The survey found that the average Tory member was 59 years old and more likely to be an ABC1 (83% of respondents) white (95.6%) male (68.9%) from London and the south east (56.8%). They also see themselves as right-wing (8.37 on a 1-10 left-right scale) and more right-wing than David Cameron (who they see as being at 7.02 on the same scale). Questions on left-right and liberal-authoritarian issues, found that they tended to be on the right economically and authoritarian socially, but “more culturally conservative than they are economically right-wing.”

On political issues, you probably won’t be surprised to find that they tend to support Conservative government policies and not support Liberal Democrat ones. In general, their support for or agreement with Conservative policies was 65.6% with 21% opposing or disagreeing. For Liberal Democrat government policies, those averages were 33.9% in favour and 39.3% against.
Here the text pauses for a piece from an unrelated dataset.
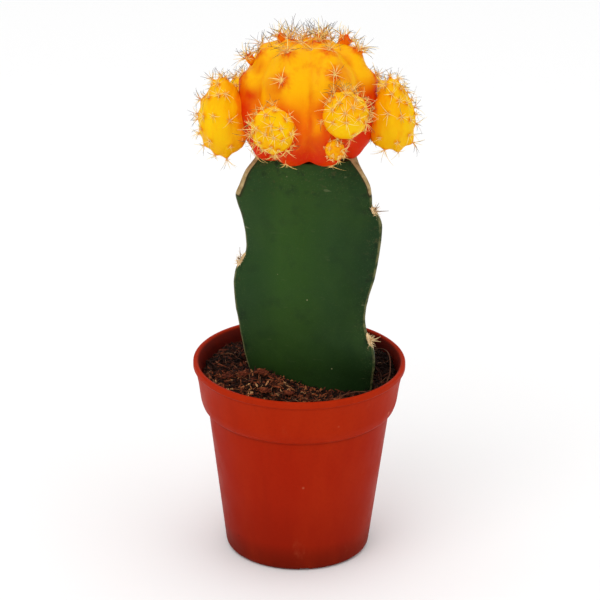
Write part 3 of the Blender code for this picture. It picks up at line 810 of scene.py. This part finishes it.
def buildScion(material):
    bm = globeMesh(scion, scion["grid"])
    for vert in bm.verts:
        vert.co += vert.co.normalized() * (0.35 * noise.noise(vert.co * 0.16) + 0.1 * noise.noise(vert.co * 0.6))
    bm.transform(Matrix.Translation(scion["middle"]) @ scionTurn.to_4x4())
    # the foot is cut just under the stem's top, and its rib ends hang over the stem's edge
    level = (0, 0, stem["top"] - scion["footCut"])
    cut = bmesh.ops.bisect_plane(bm, geom=bm.verts[:] + bm.edges[:] + bm.faces[:], plane_co=level,
                                 plane_no=(0, 0.05, 1), clear_inner=True)
    rim = [e for e in cut["geom_cut"] if isinstance(e, bmesh.types.BMEdge)]
    bmesh.ops.contextual_create(bm, geom=rim)
    spots = []
    rng = random.Random(scion["seed"])
    for rib in range(scion["ribs"]):
        for row in range(len(scion["rows"])):
            spot, out = scionSpot(scionWay(rib, row))
            if spot.z < stem["top"] + 0.2 or toNearestPup(spot) < scion["pupRoom"]:
                continue
            spots.append(spot)
            length, lift, wool = scion["rowSpines"][row]
            lowest = row == len(scion["rows"]) - 1
            count = scion["lowestCount"] if lowest else rng.choice(scion["spineCounts"])
            addAreole(spot, out, length, count, lift, wool)
    for way, size, width in scion["bumps"]:
        if (size, width) == scion["crownKnob"]:
            addAreole(*scionSpot(way), *scion["crownSpines"])
    blush, star = newLayers(bm, "blush", "star")
    for vert in bm.verts:
        vert[blush] = scionBlush(vert.co)
        near = min((vert.co - spot).length for spot in spots)
        vert[star] = 0.95 * fade(0.7, 3.4 + 1.6 * noise.noise(vert.co * 1.3), near)
    return makePiece("orangeGlobe", meshFrom(bm, 75, scale=mm), material, ["scion"])


scionPaint = fleshPaint("orangeGlobeSkin", [
    (0.0, (212, 42, 1)), (0.10, (222, 56, 1)), (0.22, (230, 80, 2)), (0.36, (238, 104, 2)),
    (0.52, (244, 130, 1)), (0.70, (244, 154, 1)), (0.86, (246, 180, 2)), (1.0, (244, 176, 3))],
    0.109, 0.1372, (212, 42, 1), (254, 188, 3))
globePiece = buildScion(scionPaint)
report("orange globe has its ribs")
scionTree = BVHTree.FromObject(globePiece, bpy.context.evaluated_depsgraph_get())


def insideScion(spot, margin):
    # spot in mm; True if it is under the orange globe's skin
    way = spot - scion["middle"]
    hit = scionTree.ray_cast(scion["middle"] * mm, way.normalized())
    return hit[0] is not None and way.length < (hit[0] / mm - scion["middle"]).length + margin


def spiralKnobs(young, old, turnDegrees, rng):
    # tubercles on a sunflower spiral: crowded and pointed round the tip, few and flat on the flanks
    knobs = []
    for i in range(young + old):
        if i < young:
            polar = 1.2 * sqrt((i + 0.35) / young)
            size, width = 0.09 * rng.uniform(0.6, 1.4), 0.15
        else:
            polar = 1.3 + 1.3 * (i - young + 0.5) / old
            size, width = 0.058, 0.17
        azimuth = radians(turnDegrees + goldenAngle * i) + rng.uniform(-0.12, 0.12)
        knobs.append((fromTop(azimuth, polar), size, width))
    return knobs


def buildPup(name, settings, material):
    centre, half = (v / mm for v in middleOf(name))
    small = half.length < pupShape["smallLimit"]
    rng = random.Random(name)
    turnTip = direction(*(radians(a) for a in settings["tip"])).to_track_quat("Z", "Y").to_matrix()
    shape = dict(pupShape, firstRib=settings["turn"])
    young, old = pupShape["smallTubercles" if small else "tubercles"]
    shape["bumps"] = spiralKnobs(young, old, settings["turn"], rng)
    for corner in settings.get("corners", ()):
        way = Vector((corner[0] / half.x, corner[1] / half.y, corner[2] / half.z))
        rise, width = (corner[3:] + (0.10, 0.18)[len(corner[3:]):])
        shape["bumps"].append(((turnTip.inverted() @ way).normalized(), rise, width))

    def toWorld(way):
        spot = turnTip @ globeSpot(shape, way)
        spot = Vector((spot.x * half.x, spot.y * half.y, spot.z * half.z))
        slim = 1 - settings["taper"] * smoothStep(-0.2, 1.1, spot.z / half.z)
        towards = Vector((scion["middle"].x - centre.x, scion["middle"].y - centre.y, 0)).normalized()
        shift = towards * (1 - slim) * half.x * 0.7
        return centre + Vector((spot.x * slim, spot.y * slim, spot.z)) + shift

    bm = globeMesh(shape, pupShape["smallGrid" if small else "grid"])
    for vert in bm.verts:
        vert.co = toWorld(vert.co.normalized())
    spots = []
    for way, size, width in shape["bumps"]:
        spot = toWorld(way)
        if width > 0.3 or insideScion(spot, 0.3):
            continue
        spots.append((spot, size))
        out = skinNormal(toWorld, way, 0.03, spot - centre)
        young = size > pupShape["youngSize"]
        base, fewest, most, lift = pupShape["youngSpines" if young else "oldSpines"]
        length = base * rng.uniform(0.65, 1.25) * (0.6 if small else 1.0)
        number = rng.randint(fewest, most) // (2 if small else 1)
        addAreole(spot, out, length, number, lift, rng.uniform(0.22, 0.36), pupShape["spineThin"])
    blush, star = newLayers(bm, "blush", "star")
    tip = toWorld(Vector((0, 0, 1)))
    for vert in bm.verts:
        depth = (vert.co - scion["middle"]).length
        depth += 1.2 * noise.noise(vert.co * 0.4)
        vert[blush] = max(0.9 * fade(18.3, 20.3, depth), 0.28 * fade(19.0, 23.5, depth))
        near, size = min(((vert.co - spot).length, size) for spot, size in spots)
        felt = 0.4 * fade(0.6, 3.0 + 1.5 * noise.noise(vert.co * 0.9), (vert.co - tip).length)
        vert[star] = max(felt, (0.75 if size > pupShape["youngSize"] else 0.6) * fade(0.15, 1.3, near))
    makePiece(name + "Globe", meshFrom(bm, 75, scale=mm), material, [name])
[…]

The main outliers from those trends were limited support for university tuition fees (46% support), ring-fencing NHS spending (50%), cuts in defence spending (17%), not restricting workers from Romania and Bulgaria (23%), same-sex marriage (24%) and protecting the overseas aid budget (18%). The pupil premium – a Liberal Democrat policy – gets significantly more support (58%) than other Lib Dem ones.

To give an idea of the policies they do support, here are the percentages of support for other policies:

  • Reduced immigration from non-EU countries: 89.4%
  • The deficit-reduction programme: 96.2%
  • Cutting taxes for business: 85.1%
  • Free/academy schools: 76.4%
  • Cap on housing benefit: 93%
  • Public sector pay controls/freezes: 80.2%
  • Reorganisation of NHS: 78.5%
  • Keeping council tax rises below 2%: 89.3%
  • Reduction of top rate tax from 50% to 45%: 77.9%
  • You might notice that the question of EU membership isn’t in that list. That’s not because it wasn’t asked, but because the results are so interesting that I decided to deal with them separately. The respondents were asked their opinion on two subjects: whether they would support Britain remaining in the EU after membership was renegotiated (Cameron’s current policy) and whether they would support British withdrawal from the EU today.

    There’s a narrow majority in favour of continuing membership after renegotiation – 53.6& support it and 37.9% oppose it. On the question of whether Britain should withdraw from the EU today, though, their view is clear: 70.8% support it, and 20.4% oppose it. Just to make that clear: 71% of Conservative Party members think Britain should leave the EU. If you want to take away a single statistic to explain why David Cameron has a UKIP problem, this is it.

    The main thrust of this research is the coalition, and as saw at the start, it shows that the main dividing line in the Conservatives about whether they support the coalition or not is an ideological one, not one determined by demographics or how active in the party they are. The closer a member feels to the leadership position, the more likely they are to support the coalition. While that might sound somewhat obvious, the important finding is that it is a stronger factor in determining support for the coalition than any other.

    The members were also asked their opinion on their preferred option in 2010: 41% wanted a Conservative minority government, 33% thought the coalition was the best option and 24% would have gone for a second general election. (These are all hindsight figures, not necessarily what they were thinking at the time) That 33% tend to have more support for both Conservative and Liberal Democrat policy, position themselves slightly to the left of the party average (but still perceive themselves to be further right than David Cameron) and aren’t quite as Eurosceptic as the rest of the party, though a majority of them (54.1%) would still support EU withdrawal now.

    What this research gives us is a very interesting insight into the Conservative Party membership, and a sense that while there may be support for the coalition within the party, it’s only for a relationship of necessity, not a great meeting of minds and principles. However, it also shows that there is support within the party for the sort of red meat conservatism that’s being proposed at their conference this week. However, as much as the leadership might try and assuage the membership with policies, the membership’s view on the EU could still be a massive problem for them and a huge opportunity for UKIP to exploit.

    The research project was about the coalition and Conservative members’ views on that as it correlates to their background and beliefs, but what I’d love to see (if it’s possible from the data) is how those views on Europe and the EU break down across the membership. We can see that those who are more in favour of the coalition are less likely to support EU withdrawal, but how does that view break down in terms of age and party activity? It’d be interesting to see if activists are more likely to be in favour of withdrawal than armchair members or vice versa, given the implications that might have on the effect of UKIP defectors. Are they gaining those who do the work, or those who sit at home?